Когда видела в начале практики подобные трудные извлечения (очень страшно, казалось, что рука врача всё просто раздавит и сломает внутри), не могла понять – почему не разрезать побольше? Но нельзя! Есть риск ранения, и чем разрез меньше, тем безопаснее для крупных сосудов, задеть которые – не дай бог…
В целом похоже на какое-то трудное своего рода вывинчивание тугой, плотно притёртой пробки: о какой там «лёгкости и безопасности» можно говорить? Ничем не легче естественных родов. А по мне – так тяжелее, причём на порядок. И речь – заметьте! – только о физической, физиологической стороне вопроса. О прочих, прежде всего гормональной и психической, уже писала и напишу ещё.
Не раз расспрашивала докторов: чего вы опасаетесь, производя кесарево сечение? Ответы: неправильно согнуть голову; поранить сосуды, вызвав глобальное кровотечение; повредить другие органы; сложного извлечения и необходимости увеличить разрез (со всеми вытекающими). Цитата: «Однажды пытаюсь ухватить голову и молюсь: не сломать бы шею или трубчатые кости!»

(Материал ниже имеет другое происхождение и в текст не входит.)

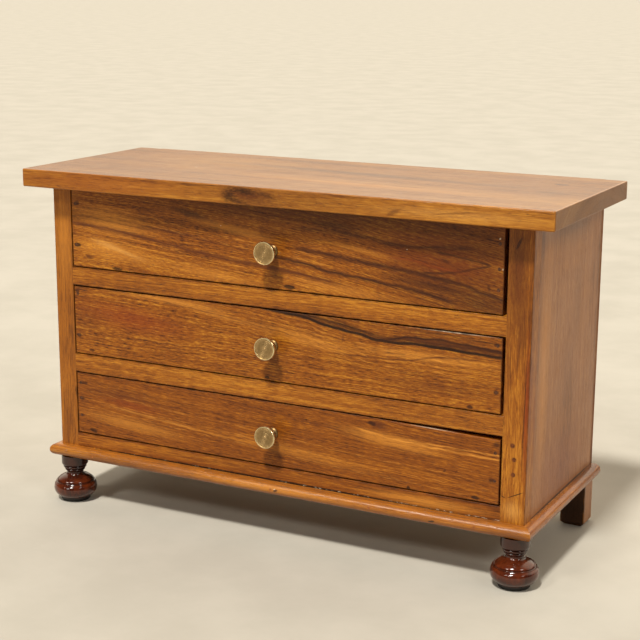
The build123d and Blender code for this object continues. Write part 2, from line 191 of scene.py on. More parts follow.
def make_sawn_wood():
    """Sawn wood, in mm along, across and through the board."""
    group, graph, given, result = make_group(
        "sawn_wood",
        [("Along", "Float"), ("Across", "Float"), ("Through", "Float"), ("Seed", "Float")]
        + [("Light", "Color"), ("Middle", "Color"), ("Dark", "Color")]
        + [("Spacing", "Float"), ("Waviness", "Float"), ("Contrast", "Float"), ("Bands", "Float")]
        + [("Fibres", "Float"), ("Fleck length", "Float"), ("Curl", "Float")]
        + [("Pith across", "Float"), ("Pith through", "Float")],
        [("Color", "Color"), ("Height", "Float"), ("Tone", "Float")],
    )
    along = graph.add(given["Along"], graph.times(given["Seed"], SEED_STEP))
    across, through = given["Across"], given["Through"]

    # The growth rings wander along the board
    wander = graph.swing(graph.stretch(along, across, through, 210.0, 75.0))
    ripple = graph.swing(graph.stretch(along, across, through, 38.0, 15.0))
    shift = graph.times(graph.add(wander, graph.times(ripple, 0.22)), given["Waviness"])
    from_pith_a = graph.add(graph.minus(across, given["Pith across"]), shift)
    from_pith_t = graph.add(graph.minus(through, given["Pith through"]), graph.times(shift, 0.6))
    squared = graph.add(graph.times(from_pith_a, from_pith_a), graph.times(from_pith_t, from_pith_t))
    rings = graph.over(graph.math("SQRT", squared), given["Spacing"])
    grown_across = graph.add(across, shift)

    growth = graph.swing(graph.join(graph.over(along, 420.0), rings, given["Seed"]), 3.0, 0.65)
    bands = graph.swing(graph.join(graph.over(along, 330.0), graph.times(rings, 0.14), given["Seed"]))
    fleck_place = graph.stretch(along, grown_across, through, given["Fleck length"], FLECK_WIDTH)
    flecks = graph.swing(fleck_place, 3.0, 0.6)
    fibres = graph.swing(graph.stretch(along, grown_across, through, 34.0, 0.7), 2.0, 0.6)
    curl = graph.swing(graph.stretch(along, across, through, 17.0, 48.0), 2.0, 0.55)
    pores = graph.noise(graph.stretch(along, grown_across, through, 5.0, 0.30), 1.0, 1.0)
    crowding = graph.swing(graph.join(graph.over(along, 200.0), rings, 5.0))
    fewest = graph.fit(crowding, -0.25, 0.25, 0.68, 0.58)
    pores = graph.fit(pores, fewest, graph.add(fewest, 0.10))

    tone = graph.add(
        0.5,
        graph.times(growth, given["Contrast"]),
        graph.times(bands, given["Bands"]),
        graph.times(graph.add(flecks, graph.times(fibres, 0.8)), given["Fibres"]),
        graph.times(curl, given["Curl"]),
    )
    tone = graph.math("ADD", tone, 0.0, clamp=True)
    low_half = graph.mix(graph.fit(tone, 0.08, 0.52), given["Dark"], given["Middle"])
    colour = graph.mix(graph.fit(tone, 0.46, 0.94), low_half, given["Light"])
    colour = graph.mix(graph.times(pores, PORE_COVER), colour, PORE)
    graph.feed(result["Color"], colour)
    graph.feed(result["Height"], graph.minus(graph.times(fibres, 0.8), graph.times(pores, 0.7)))
    graph.feed(result["Tone"], tone)
    return group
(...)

О длительном и сложном восстановлении после кесарева можно написать десятки страниц, желающие найдут всю информацию в интернете. Упомяну лишь существенные риски при последующей беременности: врастание плаценты в рубец, что может спровоцировать массивное кровотечение и даже удаление матки; несостоятельность рубца; невынашивание. И некоторые факторы риска для новорождённых: родовые травмы; необходимость реанимации; недоразвитие лёгких.
Прекрасный, лёгкий, быстрый и безопасный выход? Неужели?
Глава 49
Про холодный бассейн и закон парности
Встретились мы так: позвонила менеджер МЕА и сказала, что одна женщина никак не может попасть ко мне на приём – маленькие дети, прочие хлопоты, а роды уже вот-вот, на носу. И вопрос заключался в том, возьму ли я её на сопровождение без знакомства и какого-либо анамнеза.
Я в то время даже не работала, а вкалывала, как шахтёр в забое, без разбора рожающих, сна и выходных, и потому ответила – да, беру. Примчалась в роддом, переоделась, жду.
Женщина ехала не из дома, а из гостей, где у неё начались схватки. И вот пара входит в приёмное отделение. Сразу видно, что люди необычные – по крайней мере, для наших широт, – взгляд на них поневоле останавливался. Только потом узнала, что они ортодоксальные иудеи, причём муж не абы кто, а раввин. Мужчина в кипе и чёрном костюме, женщина в красиво поблёскивающем, чуть ли не парчовом платье в пол с рукавами до запястий, на голове некое подобие чалмы.
Все вещи для роддома заранее собраны в чемодан, который постоянно лежал в машине. Оформились, перебрались в палату. В приёмном она переодеваться наотрез отказалась, сделала это только в палате.